In coastal Bangladesh, climate change devastates women’s reproductive health
Research published last year by Ipas, a United States-based NGO that focuses on reproductive justice, found that global warming exacerbated existing gender inequalities and directly and indirectly affected women’s sexual health, pregnancy outcomes, contraceptive use and fertility intentions in Bangladesh and Mozambique, two climate-vulnerable countries.
The report found that during extreme weather events made worse by climate change, such as cyclones, access to health care and contraceptives was limited. The researchers also found that the climate crisis deepened economic instability and added extra burdens on women’s caregiving responsibilities.
In some cases, that could mean women need to take up risky work to provide for their families, said Sally Dijkerman, a senior research scientist at Ipas who worked on the report.
“You might as a woman be forced to wade in waist-deep waters where you’re fishing for fingerlings to feed your family, and those rivers have been polluted not just by the cyclones and the destruction to the sanitation systems, but also by the sea levels rising and putting more and more salinization in the water,” she said. “That directly impacts their reproductive organs, causing infections, cancers and injury.”
In Satkhira, saltwater intrusion has choked off access to clean drinking water, according to Akhter.
“There is not a single drop of fresh water in the entire area,” she said. “It takes two hours to get fresh water.”
Fatima Idris Eva, a medical officer in the town of Shyamnagar in Satkhira, said she has noticed an increase in the number of patients, including men, with sexual or reproductive ailments over the past two years. This includes women reporting irregular periods, discharge and sores around the uterus, according to Eva.
“The water in different areas of Shyamnagar is excessively salty,” she said in Bengali. “We get many patients here who have uterine problems due to saltwater use. It’s alarming.”
But the burden on some women can come long before climate-related health problems develop. Poor families may force their daughters to drop out of school to work, or opt to marry off their girls at young ages, in order to alleviate financial stress. Akhter said she herself stopped going to school and got married after Cyclone Aila, which hit Bangladesh in 2009, left her parents in a financial crisis.
“This salt water has destroyed my childhood, school, and life,” she said.
Twelve-year-old Sakila Akhtar was similarly robbed of her childhood years to help lift her family out of poverty. She said she once dreamed of becoming a politician to change the fate of the people in her hometown, but she is now mother to a 1½ -year-old daughter.
“I wanted to discover the world in many ways and know how to make many things like handicrafts, but now I have to work as a day laborer with my baby in my arms,” Akhtar said in an interview in Bengali. “My father has nothing.
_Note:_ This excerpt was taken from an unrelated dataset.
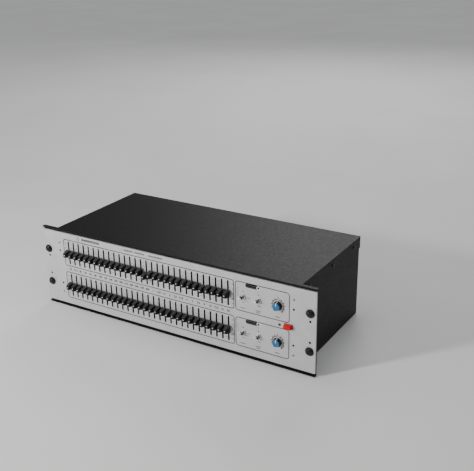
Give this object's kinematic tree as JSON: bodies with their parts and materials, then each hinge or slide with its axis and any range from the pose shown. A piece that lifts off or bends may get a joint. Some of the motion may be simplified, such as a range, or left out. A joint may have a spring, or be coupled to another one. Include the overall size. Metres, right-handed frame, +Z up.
{
  "type": "graphic equalizer",
  "caption": "Rack-mount graphic equalizer: rows of slide faders on a silver front panel, with gain knobs, toggle switches and a power button, on a folded steel chassis.",
  "frame": {"origin": "centre of the bounding box in plan, on the lowest plane of the front panel and chassis", "axes": "front panel faces -Y, the viewer's right is +X, up is +Z"},
  "size_m": [0.4826, 0.2196, 0.1325],
  "materials": {
    "silver_fascia": "satin paint, silver grey",
    "black_steel": "fine textured black powder coat",
    "cap_plastic": "moulded charcoal plastic",
    "knob_blue": "satin, blue cap on a dark body",
    "chrome": "polished plate",
    "button_red": "glossy red",
    "board_green": "solder mask",
    "winding": "taped winding over an iron core",
    "inlet_black": "moulded",
    "socket_metal": "nickel-look shells",
    "screw_black": "glossy black oxide"
  },
  "bodies": {
    "equalizer": {"front_fascia": "silver_fascia", "chassis": "black_steel", "top_cover": "black_steel", "fader_board": "board_green", "control_board": "board_green", "main_board": "board_green", "power_transformer": "winding", "mains_inlet": "inlet_black", "audio_connectors": "socket_metal", "rack_screw_top_left": "screw_black", "rack_screw_bottom_left": "screw_black", "rack_screw_top_right": "screw_black", "rack_screw_bottom_right": "screw_black"},
    "power_button": {"power_button": "button_red"},
    "gain_knob_1": {"gain_knob_1": "knob_blue"},
    "gain_knob_2": {"gain_knob_2": "knob_blue"},
    "filter_toggle_1": {"filter_toggle_1": "chrome"},
    "eq_toggle_1": {"eq_toggle_1": "chrome"},
    "filter_toggle_2": {"filter_toggle_2": "chrome"},
    "eq_toggle_2": {"eq_toggle_2": "chrome"},
    "faders_2_25_40": {"faders_2_25_40": "cap_plastic"},
    "faders_2_50_80": {"faders_2_50_80": "cap_plastic"},
    "faders_2_100_160": {"faders_2_100_160": "cap_plastic"},
    "faders_2_200_315": {"faders_2_200_315": "cap_plastic"},
    "faders_2_400_630": {"faders_2_400_630": "cap_plastic"},
    "faders_2_800_1k25": {"faders_2_800_1k25": "cap_plastic"},
    "faders_2_1k6_2k5": {"faders_2_1k6_2k5": "cap_plastic"},
    "faders_2_3k15_5k": {"faders_2_3k15_5k": "cap_plastic"},
    "faders_2_6k3_10k": {"faders_2_6k3_10k": "cap_plastic"},
    "faders_2_12k5_20k": {"faders_2_12k5_20k": "cap_plastic"},
    "fader_1_25": {"fader_1_25": "cap_plastic"},
    "fader_1_31": {"fader_1_31": "cap_plastic"},
    "fader_1_40": {"fader_1_40": "cap_plastic"},
    "fader_1_50": {"fader_1_50": "cap_plastic"},
    "fader_1_63": {"fader_1_63": "cap_plastic"},
    "fader_1_80": {"fader_1_80": "cap_plastic"},
    "fader_1_100": {"fader_1_100": "cap_plastic"},
    "fader_1_125": {"fader_1_125": "cap_plastic"},
    "fader_1_160": {"fader_1_160": "cap_plastic"},
    "fader_1_200": {"fader_1_200": "cap_plastic"},
    "fader_1_250": {"fader_1_250": "cap_plastic"},
    "fader_1_315": {"fader_1_315": "cap_plastic"},
    "fader_1_400": {"fader_1_400": "cap_plastic"},
    "fader_1_500": {"fader_1_500": "cap_plastic"},
    "fader_1_630": {"fader_1_630": "cap_plastic"},
    "fader_1_800": {"fader_1_800": "cap_plastic"},
    "fader_1_1k": {"fader_1_1k": "cap_plastic"},
    "fader_1_1k25": {"fader_1_1k25": "cap_plastic"},
    "fader_1_1k6": {"fader_1_1k6": "cap_plastic"},
    "fader_1_2k": {"fader_1_2k": "cap_plastic"},
    "fader_1_2k5": {"fader_1_2k5": "cap_plastic"},
    "fader_1_3k15": {"fader_1_3k15": "cap_plastic"},
    "fader_1_4k": {"fader_1_4k": "cap_plastic"},
    "fader_1_5k": {"fader_1_5k": "cap_plastic"},
    "fader_1_6k3": {"fader_1_6k3": "cap_plastic"},
    "fader_1_8k": {"fader_1_8k": "cap_plastic"},
    "fader_1_10k": {"fader_1_10k": "cap_plastic"},
    "fader_1_12k5": {"fader_1_12k5": "cap_plastic"},
    "fader_1_16k": {"fader_1_16k": "cap_plastic"},
    "fader_1_20k": {"fader_1_20k": "cap_plastic"}
  },
  "joints": [
    {"name": "power_button_slide", "type": "slide", "parent": "equalizer", "child": "power_button", "axis": [0, 1, 0], "range_m": [0, 0.003], "stiffness_N_per_m": 300, "springref_m": -0.002},
    {"name": "gain_knob_1_turn", "type": "hinge", "parent": "equalizer", "child": "gain_knob_1", "pos_m": [0.184, -0.0986, 0.0948], "axis": [0, 1, 0], "range_deg": [-150, 150]},
    {"name": "gain_knob_2_turn", "type": "hinge", "parent": "equalizer", "child": "gain_knob_2", "pos_m": [0.184, -0.0986, 0.0389], "axis": [0, 1, 0], "range_deg": [-150, 150]},
    {"name": "filter_toggle_1_turn", "type": "hinge", "parent": "equalizer", "child": "filter_toggle_1", "pos_m": [0.1287, -0.0995, 0.0948], "axis": [1, 0, 0], "range_deg": [-14, 14]},
    {"name": "eq_toggle_1_turn", "type": "hinge", "parent": "equalizer", "child": "eq_toggle_1", "pos_m": [0.1537, -0.0995, 0.0948], "axis": [1, 0, 0], "range_deg": [0, 28]},
    {"name": "filter_toggle_2_turn", "type": "hinge", "parent": "equalizer", "child": "filter_toggle_2", "pos_m": [0.1287, -0.0995, 0.0389], "axis": [1, 0, 0], "range_deg": [0, 28]},
    {"name": "eq_toggle_2_turn", "type": "hinge", "parent": "equalizer", "child": "eq_toggle_2", "pos_m": [0.1537, -0.0995, 0.0389], "axis": [1, 0, 0], "range_deg": [0, 28]},
    {"name": "faders_2_25_40_slide", "type": "slide", "parent": "equalizer", "child": "faders_2_25_40", "axis": [0, 0, 1], "range_m": [-0.015, 0.015]},
    {"name": "faders_2_50_80_slide", "type": "slide", "parent": "equalizer", "child": "faders_2_50_80", "axis": [0, 0, 1], "range_m": [-0.015, 0.015]},
    {"name": "faders_2_100_160_slide", "type": "slide", "parent": "equalizer", "child": "faders_2_100_160", "axis": [0, 0, 1], "range_m": [-0.015, 0.015]},
    {"name": "faders_2_200_315_slide", "type": "slide", "parent": "equalizer", "child": "faders_2_200_315", "axis": [0, 0, 1], "range_m": [-0.015, 0.015]},
    {"name": "faders_2_400_630_slide", "type": "slide", "parent": "equalizer", "child": "faders_2_400_630", "axis": [0, 0, 1], "range_m": [-0.015, 0.015]},
    {"name": "faders_2_800_1k25_slide", "type": "slide", "parent": "equalizer", "child": "faders_2_800_1k25", "axis": [0, 0, 1], "range_m": [-0.015, 0.015]},
    {"name": "faders_2_1k6_2k5_slide", "type": "slide", "parent": "equalizer", "child": "faders_2_1k6_2k5", "axis": [0, 0, 1], "range_m": [-0.015, 0.015]},
    {"name": "faders_2_3k15_5k_slide", "type": "slide", "parent": "equalizer", "child": "faders_2_3k15_5k", "axis": [0, 0, 1], "range_m": [-0.015, 0.015]},
    {"name": "faders_2_6k3_10k_slide", "type": "slide", "parent": "equalizer", "child": "faders_2_6k3_10k", "axis": [0, 0, 1], "range_m": [-0.015, 0.015]},
    {"name": "faders_2_12k5_20k_slide", "type": "slide", "parent": "equalizer", "child": "faders_2_12k5_20k", "axis": [0, 0, 1], "range_m": [-0.015, 0.015]},
    {"name": "fader_1_25_slide", "type": "slide", "parent": "equalizer", "child": "fader_1_25", "axis": [0, 0, 1], "range_m": [-0.015, 0.015]},
    {"name": "fader_1_31_slide", "type": "slide", "parent": "equalizer", "child": "fader_1_31", "axis": [0, 0, 1], "range_m": [-0.015, 0.015]},
    {"name": "fader_1_40_slide", "type": "slide", "parent": "equalizer", "child": "fader_1_40", "axis": [0, 0, 1], "range_m": [-0.015, 0.015]},
    {"name": "fader_1_50_slide", "type": "slide", "parent": "equalizer", "child": "fader_1_50", "axis": [0, 0, 1], "range_m": [-0.015, 0.015]},
    {"name": "fader_1_63_slide", "type": "slide", "parent": "equalizer", "child": "fader_1_63", "axis": [0, 0, 1], "range_m": [-0.015, 0.015]},
    {"name": "fader_1_80_slide", "type": "slide", "parent": "equalizer", "child": "fader_1_80", "axis": [0, 0, 1], "range_m": [-0.015, 0.015]},
    {"name": "fader_1_100_slide", "type": "slide", "parent": "equalizer", "child": "fader_1_100", "axis": [0, 0, 1], "range_m": [-0.015, 0.015]},
    {"name": "fader_1_125_slide", "type": "slide", "parent": "equalizer", "child": "fader_1_125", "axis": [0, 0, 1], "range_m": [-0.015, 0.015]},
    {"name": "fader_1_160_slide", "type": "slide", "parent": "equalizer", "child": "fader_1_160", "axis": [0, 0, 1], "range_m": [-0.015, 0.015]},
    {"name": "fader_1_200_slide", "type": "slide", "parent": "equalizer", "child": "fader_1_200", "axis": [0, 0, 1], "range_m": [-0.015, 0.015]},
    {"name": "fader_1_250_slide", "type": "slide", "parent": "equalizer", "child": "fader_1_250", "axis": [0, 0, 1], "range_m": [-0.015, 0.015]},
    {"name": "fader_1_315_slide", "type": "slide", "parent": "equalizer", "child": "fader_1_315", "axis": [0, 0, 1], "range_m": [-0.015, 0.015]},
    {"name": "fader_1_400_slide", "type": "slide", "parent": "equalizer", "child": "fader_1_400", "axis": [0, 0, 1], "range_m": [-0.015, 0.015]},
    {"name": "fader_1_500_slide", "type": "slide", "parent": "equalizer", "child": "fader_1_500", "axis": [0, 0, 1], "range_m": [-0.015, 0.015]},
    {"name": "fader_1_630_slide", "type": "slide", "parent": "equalizer", "child": "fader_1_630", "axis": [0, 0, 1], "range_m": [-0.015, 0.015]},
    {"name": "fader_1_800_slide", "type": "slide", "parent": "equalizer", "child": "fader_1_800", "axis": [0, 0, 1], "range_m": [-0.0112, 0.0188]},
    {"name": "fader_1_1k_slide", "type": "slide", "parent": "equalizer", "child": "fader_1_1k", "axis": [0, 0, 1], "range_m": [-0.015, 0.015]},
    {"name": "fader_1_1k25_slide", "type": "slide", "parent": "equalizer", "child": "fader_1_1k25", "axis": [0, 0, 1], "range_m": [-0.015, 0.015]},
    {"name": "fader_1_1k6_slide", "type": "slide", "parent": "equalizer", "child": "fader_1_1k6", "axis": [0, 0, 1], "range_m": [-0.015, 0.015]},
    {"name": "fader_1_2k_slide", "type": "slide", "parent": "equalizer", "child": "fader_1_2k", "axis": [0, 0, 1], "range_m": [-0.015, 0.015]},
    {"name": "fader_1_2k5_slide", "type": "slide", "parent": "equalizer", "child": "fader_1_2k5", "axis": [0, 0, 1], "range_m": [-0.015, 0.015]},
    {"name": "fader_1_3k15_slide", "type": "slide", "parent": "equalizer", "child": "fader_1_3k15", "axis": [0, 0, 1], "range_m": [-0.015, 0.015]},
    {"name": "fader_1_4k_slide", "type": "slide", "parent": "equalizer", "child": "fader_1_4k", "axis": [0, 0, 1], "range_m": [-0.015, 0.015]},
    {"name": "fader_1_5k_slide", "type": "slide", "parent": "equalizer", "child": "fader_1_5k", "axis": [0, 0, 1], "range_m": [-0.015, 0.015]},
    {"name": "fader_1_6k3_slide", "type": "slide", "parent": "equalizer", "child": "fader_1_6k3", "axis": [0, 0, 1], "range_m": [-0.015, 0.015]},
    {"name": "fader_1_8k_slide", "type": "slide", "parent": "equalizer", "child": "fader_1_8k", "axis": [0, 0, 1], "range_m": [-0.0133, 0.0167]},
    {"name": "fader_1_10k_slide", "type": "slide", "parent": "equalizer", "child": "fader_1_10k", "axis": [0, 0, 1], "range_m": [-0.015, 0.015]},
    {"name": "fader_1_12k5_slide", "type": "slide", "parent": "equalizer", "child": "fader_1_12k5", "axis": [0, 0, 1], "range_m": [-0.015, 0.015]},
    {"name": "fader_1_16k_slide", "type": "slide", "parent": "equalizer", "child": "fader_1_16k", "axis": [0, 0, 1], "range_m": [-0.015, 0.015]},
    {"name": "fader_1_20k_slide", "type": "slide", "parent": "equalizer", "child": "fader_1_20k", "axis": [0, 0, 1], "range_m": [-0.015, 0.015]}
  ]
}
I had to accept it and get married. My husband is poor too.”
Akhtar said she has been dealing with irregular periods and heavy discharge, and her doctor recommended bathing in fresh water, but none is available nearby.
Jahanara Begum, 65, remembers when that was not always the case.
“Once upon a time, fresh water was available here,” she said in Bengali, adding that she now has to journey more than 4 miles to fetch drinking water.
Even during the monsoon season, households cannot save enough rainwater to last long periods of time.
Begum said her husband is sick and she suffers from uterine cancer and diabetes. Prolonged exposure to brackish water has also made her whole body itch.
“I see doctors and take medicine, but there is no solution,” she said. “So many diseases have settled in my body in these few years.”
The risks to women’s reproductive health is expected to increase as cyclones and flooding events become more frequent and intense due to global warming, and as sea levels continue to climb. Studies suggest that global average sea levels have risen by more than 8 inches since 1880, and scientists have predicted that roughly 17% of Bangladesh could be submerged by 2050.
“Here, everything becomes locked in a cyclone,” 12-year-old Akhtar said. “Here, while thinking about people’s future, a storm breaks the house, also breaking people’s lives. Here, everyone is happy, but everyone is sick.”